Retail sales declined 0.9% month-over-month in January (Briefing.com consensus 0.0%) following an upwardly revised 0.7% increase (from 0.4%) in December. Excluding autos, retail sales declined 0.4% month-over-month (Briefing.com consensus 0.3%) following an upwardly revised 0.7% increase (from 0.4%) in December.
The key takeaway from the report is that there was a notable pullback in spending on goods, something that can be attributed in part to abnormal weather. The full picture, however, points to a tired consumer after the holidays, raising the question as to whether that fatigue will persist because of inflation pressures or prove to be short-lived.
Inflation pressures were evident in the CPI and PPI reports this week, and they were also evident in the Import and Export Price Indexes today.
Import prices rose 0.3% month-over-month in January and were up 1.9% year-over-year, versus down 1.3% for the 12 months ending January 2024. Excluding fuel, import prices were up 0.1% and were up 1.8% year-over-year, versus down 0.3% for the 12 months ending January 2024.
Export prices increased 1.3% month-over-month in January and were up 2.7% year-over-year, versus down 2.4% for the 12 months ending January 2024. Excluding agricultural products, export prices jumped 1.5% month-over-month and were up 2.9% year-over-year, versus down 1.5% for the 12 months ending January 2024.
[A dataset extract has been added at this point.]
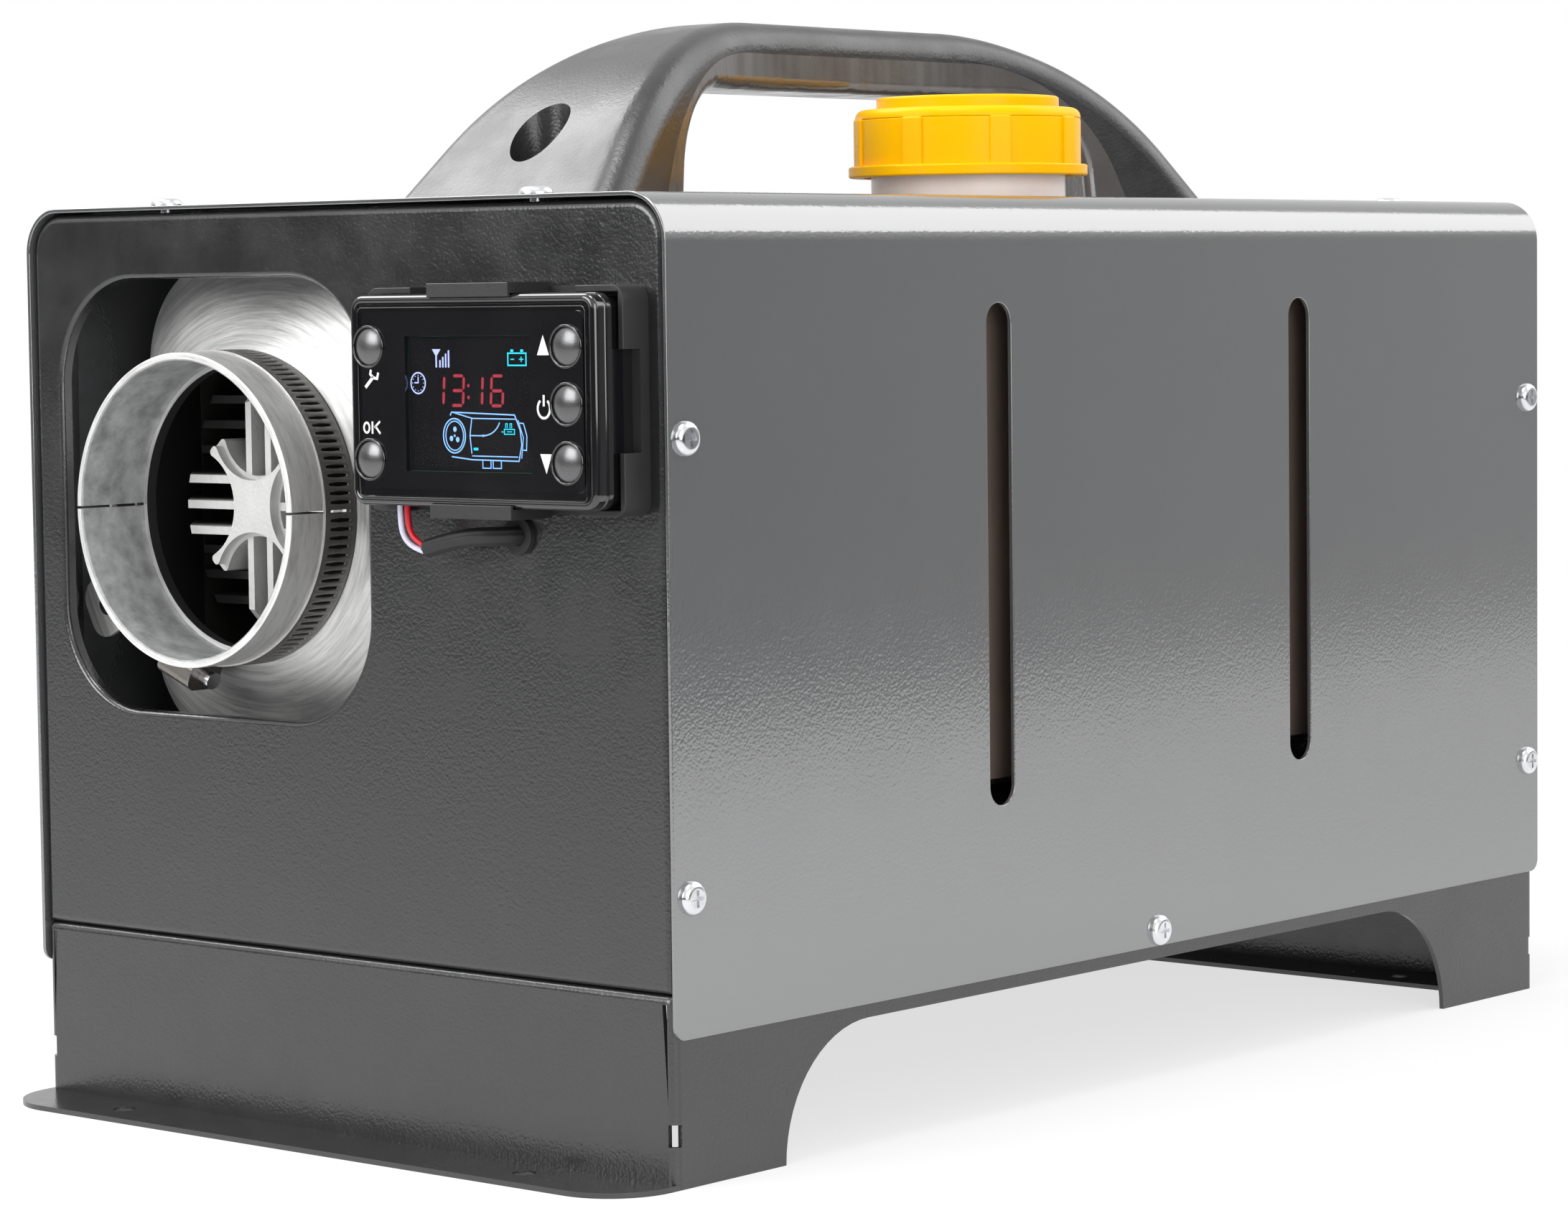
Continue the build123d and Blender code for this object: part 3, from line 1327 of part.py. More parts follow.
with BuildPart() as controller_board:
    with BuildSketch(on_controller(board_front)):
        RectangleRounded(control_width - 2 * back_margin - 2 * back_wall - 2 * fit_gap,
                         control_height - 2 * back_margin - 2 * back_wall - 2 * fit_gap,
                         control_corner - back_wall)
    extrude(amount=-board_sheet)
    with BuildSketch(on_controller(board_front)):
        for place in button_places.values():
            with Locations(place):
                Circle(switch_radius)
    extrude(amount=switch_height)
    # display under the lens
    with BuildSketch(on_controller(board_front)):
        with Locations((window_x, window_z)):
            Rectangle(window_width, window_height)
    extrude(amount=board_front - button_rest)
controller_board.part.label = "controller_board"

with BuildPart() as controller_back:
    with BuildSketch(on_controller(bezel_back)):
        RectangleRounded(control_width - 2 * back_margin, control_height - 2 * back_margin,
                         control_corner - back_margin)
    extrude(amount=-(holder_front - bezel_back))
    with BuildSketch(on_controller(bezel_back)):
        RectangleRounded(control_width - 2 * back_margin - 2 * back_wall,
                         control_height - 2 * back_margin - 2 * back_wall,
                         control_corner - back_wall)
    extrude(amount=-(holder_front - bezel_back - back_wall), mode=Mode.SUBTRACT)
controller_back.part.label = "controller_back"

buttons = []
for name, place in button_places.items():
    with BuildPart() as button:
        with BuildSketch(on_controller(button_rest + button_flange)):
            with Locations(place):
                Circle(button_radius + button_flange_margin)
        extrude(amount=button_flange)
        with BuildSketch(on_controller(button_rest)):
            with Locations(place):
                Circle(button_radius)
        extrude(amount=bezel_wall + button_rise)
        fillet(button.edges().sort_by(Axis.Y)[0], button_rise - fit_gap)
    button.part.label = name
    buttons.append(button)

# ---- holder of the controller -------------------------------------------------------

with BuildPart() as controller_bracket:
    seat_width = control_width + 2 * fit_gap
    seat_height = control_height + 2 * fit_gap
    with BuildSketch(on_controller(panel_front)):
        RectangleRounded(seat_width + 2 * holder_wall, seat_height + 2 * holder_wall,
                         control_corner)
    extrude(amount=holder_sheet)
    # low fences round the four corners
    with BuildSketch(on_controller(holder_front)):
        RectangleRounded(seat_width + 2 * holder_wall, seat_height + 2 * holder_wall,
                         control_corner)
        Rectangle(seat_width, seat_height, mode=Mode.SUBTRACT)
        Rectangle(seat_width - 2 * holder_corner_length, 2 * control_height, mode=Mode.SUBTRACT)
        Rectangle(2 * control_width, seat_height - 2 * holder_corner_length, mode=Mode.SUBTRACT)
        with Locations((lead_notch_x, -seat_height / 2)):
            Rectangle(lead_notch, 4 * holder_wall, mode=Mode.SUBTRACT)
    extrude(amount=holder_corner_reach - holder_sheet)
    # a hooked clip above and below
    for side in (-1, 1):
        with BuildSketch(on_controller(holder_front)):
            with Locations((0, side * (seat_height + clip_sheet) / 2)):
                Rectangle(clip_width, clip_sheet)
        extrude(amount=holder_front - bezel_front)
        with BuildSketch(on_controller(bezel_front)):
            with Locations((0, side * (seat_height / 2 + clip_sheet / 2 - clip_hook / 2))):
                Rectangle(clip_width, clip_sheet + clip_hook)
        extrude(amount=clip_hook)
    fronts = controller_bracket.faces().filter_by(lambda face: face.normal_at().Y < -0.9)
    fronts = fronts.filter_by(lambda face: face.center().Y < holder_front - fit_gap)
    fillet(fronts.edges(), edge_round)
controller_bracket.part.label = "controller_bracket"

# ---- leads --------------------------------------------------------------------------

lead_y = front - lead_depth
sleeve_y = front - sleeve_depth
control_bottom = control_z - control_height / 2 + back_margin
lead_x = control_x - lead_offset

lead_sleeve = tube_along([(lead_x + 9.7, sleeve_y, sleeve_hole_z - 3.6),
                          (lead_x + 15.6, sleeve_y, sleeve_hole_z - 2.1),
                          (lead_x + 20.8, sleeve_y + 0.3, sleeve_hole_z - 1.0),
                          (sleeve_hole_x - 8.3, sleeve_y + 1.0, sleeve_hole_z - 0.1),
                          (sleeve_hole_x - 3.1, sleeve_y + 2.1, sleeve_hole_z + 0.1),
                          (sleeve_hole_x - 0.4, sleeve_y + 5.5, sleeve_hole_z + 0.1),
                          (sleeve_hole_x, front - 0.4, sleeve_hole_z),
                          (sleeve_hole_x, front + 5.6, sleeve_hole_z)], sleeve_radius)
lead_sleeve.part.label = "lead_sleeve"

lead_white = tube_along([(lead_x, lead_y, control_bottom), (lead_x, lead_y, control_bottom - 6.2),
                         (lead_x + 1.5, lead_y, control_bottom - 10.3),
                         (lead_x + 5.2, lead_y, control_bottom - 12.8),
                         (lead_x + 9.6, lead_y, control_bottom - 13.65)], lead_radius)
lead_white.part.label = "lead_white"

lead_blue = tube_along([(lead_x + 1.4, lead_y + 1.5, control_bottom),
                        (lead_x + 1.4, lead_y + 1.5, control_bottom - 5.6),
                        (lead_x + 2.8, lead_y + 1.5, control_bottom - 9.5),
                        (lead_x + 5.8, lead_y + 1.5, control_bottom - 11.9),
                        (lead_x + 9.4, lead_y + 1.5, control_bottom - 12.8)], lead_radius)
lead_blue.part.label = "lead_blue"

lead_red = tube_along([(lead_x + 2.7, lead_y, control_bottom),
                       (lead_x + 2.7, lead_y, control_bottom - 5.0),
                       (lead_x + 3.9, lead_y, control_bottom - 8.7),
                       (lead_x + 6.3, lead_y, control_bottom - 10.9),
                       (lead_x + 9.1, lead_y, control_bottom - 11.95)], lead_radius)
lead_red.part.label = "lead_red"

with BuildPart() as panel_grommet:
    with BuildSketch(facing_front(panel_front)):
        with Locations((sleeve_hole_x, sleeve_hole_z)):
            ring(sleeve_hole_radius + grommet_rim, sleeve_radius + sleeve_gap)
    extrude(amount=panel_sheet)
    with BuildSketch(facing_front(panel_front)):
        with Locations((sleeve_hole_x, sleeve_hole_z)):
            ring(sleeve_hole_radius, sleeve_radius + sleeve_gap)
    extrude(amount=-2 * panel_sheet)
panel_grommet.part.label = "panel_grommet"

# ---- rear fittings ------------------------------------------------------------------

with BuildPart() as power_gland:
    with BuildSketch(facing_front(panel_back)):
        with Locations((gland_x, gland_z)):
            RegularPolygon(gland_radius, 6)
    extrude(amount=-(gland_reach + panel_inset - gland_dome_length))
    with BuildSketch(facing_front(back + gland_reach)):
        with Locations((gland_x, gland_z)):
            Circle(gland_dome)
    extrude(amount=gland_dome_length)
    fillet(power_gland.faces().sort_by(Axis.Y)[-1].edges(), foot_corner)
    with BuildSketch(facing_front(panel_back)):
        with Locations((gland_x, gland_z)):
            Circle(gland_thread)
    extrude(amount=panel_sheet + 2 * gland_nut)
    with BuildSketch(facing_front(panel_back - panel_sheet)):
        with Locations((gland_x, gland_z)):
            RegularPolygon(gland_nut_radius, 6)
    extrude(amount=gland_nut)
    with BuildSketch(facing_front(back + gland_reach)):
        with Locations((gland_x, gland_z)):
            Circle(gland_bore)
    extrude(amount=body_length / 2, mode=Mode.SUBTRACT)
power_gland.part.label = "power_gland"

with BuildPart() as inlet_grille:
    with BuildSketch(along_duct(panel_back + grille_depth)):
        pitch = grille_radius / grille_rings
        for index in range(grille_rings):
            outer = grille_radius - index * pitch
            ring(outer, outer - grille_ring_sheet)
        ring(grille_radius, grille_screw_ring - 2 * screw_radius)
        with PolarLocations(grille_radius / 2, grille_spokes):
            Rectangle(grille_radius - grille_ring_sheet, grille_ring_sheet)
        Circle(grille_ring_sheet * 2)
        with PolarLocations(grille_screw_ring, 4, start_angle=45):
            Circle(screw_radius, mode=Mode.SUBTRACT)
    extrude(amount=grille_depth)
inlet_grille.part.label = "inlet_grille"

for piece in (base, front_panel, rear_panel, cover, cover_screws, handle_shell, handle_insert,
              handle_screws, outlet_hood, collar_upper, collar_lower, clamp_band,
              clamp_housing, clamp_screw, heater_shell_upper, heater_shell_lower,
              heat_exchanger, overheat_sensor, burner_tube, glow_plug, blower_housing,
              motor_body, control_unit, rotor_shaft, combustion_fan, air_fan, heater_gasket,
              heater_bracket, heater_nuts, exhaust_pipe, intake_pipe, fuel_tank, tank_shelf,
              tank_strap, fuel_cap, cap_seal, fuel_filter, pump_body, pump_plunger, pump_clamp,
              fuel_hose_tank, fuel_hose_pump, controller_bezel, controller_lens,
              controller_board, controller_back, *buttons, controller_bracket, lead_sleeve,
              lead_white, lead_blue, lead_red, panel_grommet, power_gland, inlet_grille):
    export_step(piece.part, f"parts/{piece.part.label}.step")
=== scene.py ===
import bpy
import bmesh
import json
import math
from mathutils import Matrix, Vector


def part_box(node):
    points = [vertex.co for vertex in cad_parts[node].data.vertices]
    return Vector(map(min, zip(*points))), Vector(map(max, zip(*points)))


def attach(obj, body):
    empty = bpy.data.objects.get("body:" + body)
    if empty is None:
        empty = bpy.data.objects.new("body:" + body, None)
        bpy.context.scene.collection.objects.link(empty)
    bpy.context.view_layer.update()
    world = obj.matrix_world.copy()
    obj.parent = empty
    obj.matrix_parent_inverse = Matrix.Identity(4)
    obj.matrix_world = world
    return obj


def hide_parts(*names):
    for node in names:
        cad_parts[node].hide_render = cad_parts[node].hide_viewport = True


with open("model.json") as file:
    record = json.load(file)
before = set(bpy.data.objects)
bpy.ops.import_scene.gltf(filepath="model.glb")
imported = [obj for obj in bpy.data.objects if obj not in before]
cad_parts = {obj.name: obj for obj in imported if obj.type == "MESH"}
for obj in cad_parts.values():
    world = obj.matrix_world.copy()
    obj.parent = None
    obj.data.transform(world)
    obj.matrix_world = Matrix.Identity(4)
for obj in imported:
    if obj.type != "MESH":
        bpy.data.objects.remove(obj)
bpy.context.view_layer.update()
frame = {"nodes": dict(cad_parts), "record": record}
nodes = frame["nodes"]
print("frame loaded,", len(nodes), "nodes")

# places that several pieces share, in metres
heater = {
    "ductX": -0.050,  # axis of the warm air outlet
    "ductZ": 0.177,
    "clampFront": -0.2119,  # front edge of the worm clamp's band
}
mm = 0.001  # signs, rings and edges are drawn in millimetres


def addObject(name, data):
    thing = bpy.data.objects.new(name, data)
    bpy.context.collection.objects.link(thing)
    return thing


# camera
cameraView = {
    "place": (0.91832, -1.09900, 0.23706),
    "azimuth": 40.3767,
    "elevation": 4.0109,
    "roll": -0.7093,
    "lens": 104.29,
    "sensor": 36,
    "nearest": 0.05,
}


def makeCamera(view):
    az, el, roll = (math.radians(view[key]) for key in ("azimuth", "elevation", "roll"))
    back = Vector((math.sin(az) * math.cos(el), -math.cos(az) * math.cos(el), math.sin(el)))
    right = (-back).cross(Vector((0, 0, 1))).normalized()
    up = right.cross(-back)
    side = right * math.cos(roll) + up * math.sin(roll)
    top = up * math.cos(roll) - right * math.sin(roll)
    turn = Matrix((side, top, back)).transposed().to_4x4()
    data = bpy.data.cameras.new("photoCamera")
    data.lens = view["lens"]
    data.sensor_width = view["sensor"]
    data.clip_start = view["nearest"]
    camera = addObject("photoCamera", data)
    camera.matrix_world = Matrix.Translation(view["place"]) @ turn
    bpy.context.scene.camera = camera


makeCamera(cameraView)
print("camera set")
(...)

The key takeaway from the report is the recognition that there was inflation, as opposed to disinflation, across the report.
The latter point notwithstanding, Treasuries have latched on to the lower growth dynamic in the retail sales data. The 2-yr note yield is down five basis points to 4.26% and the 10-yr note yield is down six basis points to 4.47%.
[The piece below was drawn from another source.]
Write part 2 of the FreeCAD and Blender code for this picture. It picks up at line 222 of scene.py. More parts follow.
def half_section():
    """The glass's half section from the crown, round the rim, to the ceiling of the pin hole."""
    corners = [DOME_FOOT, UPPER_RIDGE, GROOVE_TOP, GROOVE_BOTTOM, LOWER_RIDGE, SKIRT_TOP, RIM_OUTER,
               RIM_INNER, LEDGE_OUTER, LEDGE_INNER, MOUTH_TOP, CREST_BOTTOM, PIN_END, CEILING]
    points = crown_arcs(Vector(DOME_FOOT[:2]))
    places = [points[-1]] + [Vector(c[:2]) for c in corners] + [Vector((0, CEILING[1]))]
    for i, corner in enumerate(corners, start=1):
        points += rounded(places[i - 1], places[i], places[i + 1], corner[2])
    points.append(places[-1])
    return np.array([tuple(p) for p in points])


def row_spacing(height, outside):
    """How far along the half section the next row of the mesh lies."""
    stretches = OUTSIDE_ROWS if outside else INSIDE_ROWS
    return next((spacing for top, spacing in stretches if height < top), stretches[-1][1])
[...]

The lower rates, and healthy responses to earnings results from Airbnb (ABNB), Roku (ROKU), DraftKings (DKNG), and Wynn Resorts (WYNN) to name a few, have not energized the equity futures market.
Currently, the S&P 500 futures are down two points and are trading slightly below fair value, the Nasdaq 100 futures are down eight points and are trading slightly below fair value, and the Dow Jones Industrial Average futures are down 66 points and are trading 0.1% below fair value.
That will translate into a flattish start, which is opposite of what we saw following the CPI and PPI report. All else equal, that isn't too bad.